We also bought some necessary clothes - mostly from Primark and Bewise - and various other bits and pieces which kept mounting up until we found we had about 160kg of luggage between us. Oops. The limit for checked-in luggage is 20kg per person, and hand luggage is supposed to be under 6kg per person although we've never known it to be weighed. We ended up leaving three bags of books in Richard's mother's attic for next time. We packed our hand luggage rather fuller than we should have done, and still found our main bags came to 108kg. We hoped they would allow it through as Richard is a frequent flyer with Cyprus Airways. As it turned out, the check-in girl barely looked at the weights of our bags.
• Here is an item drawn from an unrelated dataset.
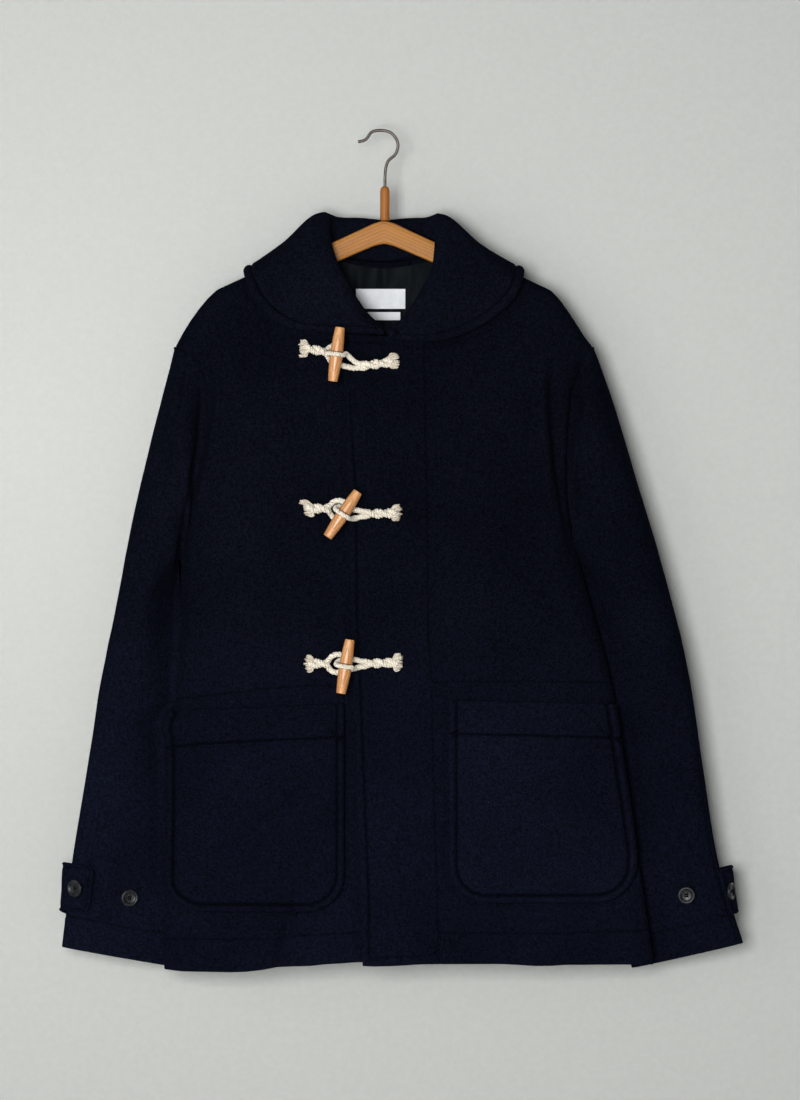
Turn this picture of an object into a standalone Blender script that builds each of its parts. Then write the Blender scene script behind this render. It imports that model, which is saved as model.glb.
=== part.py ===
"""Duffle coat on a wooden hanger, as the pieces that a maker cuts and sews.

The coat faces -Y and hangs from the inside of the hanger's wire hook, at the origin.
+X is the wearer's left. Sizes are in millimetres and become metres in new_mesh().
"""

import math

import bmesh
import bpy
import numpy as np
from mathutils import Matrix, Vector

MM = 0.001

# ------------------------------------------------------------------ driving sizes
CLOTH = 3.0                     # the wool's thickness
POCKET_CLOTH = 2.6
COLLAR_CLOTH = 4.0              # two layers, pressed together
LINING_CLOTH = 1.0
LABEL_CLOTH = 0.6
GAP = 0.3                       # between pieces at a seam
LAY_GAP = 0.8                   # between a panel and what lies on it

HEM = -917.0
ARMPIT = -450.0
SHOULDER = -237.0               # height of the point where shoulder and sleeve meet
SHOULDER_OUT = 230.0
NECK_OUT = 83.0                 # the shoulder seam's inner end, and its height
NECK_TOP = -126.5
NECK_BACK = -145.0              # the back neckline, at the middle
NECK_CURVE = 1.6                # how late the back neckline rises to the shoulder
NECK_FRONT = -226.0             # the front neckline, at the middle
LENS_POWER = 2.4                # how square the body's cross-section is
BAR_ROLL = 12.0                 # the cloth's roll over the hanger's bar
CHEST_DROP = 130.0              # from the shoulder line down to the full chest

OVERLAP = 3.9                   # how far the placket stands before the other front
UNDERLAP_EDGE = 8.0             # the hidden front's edge
OVERLAP_FADE = (18.0, 80.0)     # where the placket comes down to the cloth's level

# The grid of the back and the fronts: rows from the hem to the shoulder, and the
# shares of their height at the armpit and where the front edge meets the neckline.
PANEL_ROWS = np.array((0, 0.07, 0.15, 0.23, 0.31, 0.39, 0.46, 0.53, 0.6, 0.66, 0.72, 0.76,
                       0.8, 0.84, 0.88, 0.92, 0.95, 0.97, 0.984, 0.993, 0.998, 1))
SIDE_TURN = 0.6
NECK_TURN = 0.72
FRONT_COLS = 14
BACK_COLS = 13                  # from the middle out to each side
BACK_NECK = np.array((0, 32, 58, 76, NECK_OUT))     # the first columns, at the neck


def columns(names, rows):
    """A table as one array for each named column."""
    return dict(zip(names, np.array(rows, float).T))


# The body's edge on each side: the side seam up to the armpit, then the armhole.
EDGE = columns(
    ("height", "right", "left"),
    (
        (HEM, 242, 297),
        (-860, 242, 289),
        (-805, 241.5, 281),
        (-740, 240.5, 272),
        (-680, 238, 262.5),
        (-641, 232, 257),
        (-600, 227, 249),
        (-526, 223, 229.5),
        (-480, 221.5, 217),
        (ARMPIT, 220, 210),
        (-420, 216, 204.5),
        (-396, 209, 202),
        (-362, 200, 201.5),
        (-318, 195.5, 203),
        (-283, 197.5, 208),
        (-262, 203, 215.5),
        (-247, 213, 222.5),
        (SHOULDER, SHOULDER_OUT, SHOULDER_OUT),
    ),
)

# The body's depth at its middle, and where its side edge lies from front to back.
DEPTH = columns(
    ("height", "front", "back", "side"),
    (
        (HEM, 38, 14, -14),
        (-800, 41, 19, -11),
        (-620, 43, 23, -5),
        (ARMPIT, 43, 27, 0),
        (-340, 40, 28, 0),
        (-226, 34, 27, 0),
        (-95, 32, 26, 0),
    ),
)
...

Possibly this is because the flight wasn't full so they could allow a bit extra.

We took off at 11pm last night, nearly an hour later than expected, but the flight was otherwise uneventful (thankfully!) and we landed at about 5am Cyprus time. All the luggage arrived safely and we were home - exhausted - by about 5.45.

Our fourth cat Tessie had apparently vanished several days ago; the lady looking after our house was very worried about her but thankfully she reappeared early this afternoon looking much thinner than usual but otherwise healthy. We can only imagine she must have got shut in someone's shed or garage.

More tomorrow - perhaps - when I've had a chance to edit a few more photos.

PS - no, that tall box in the picture doesn't contain a new enormous widescreen TV!! It's a box that belonged to someone else, and contains a bookcase that belonged to my grandfather. Packed inside the bookcase (which has removable shelves) are several bubble-wrapped oil paintings done by my grandmother.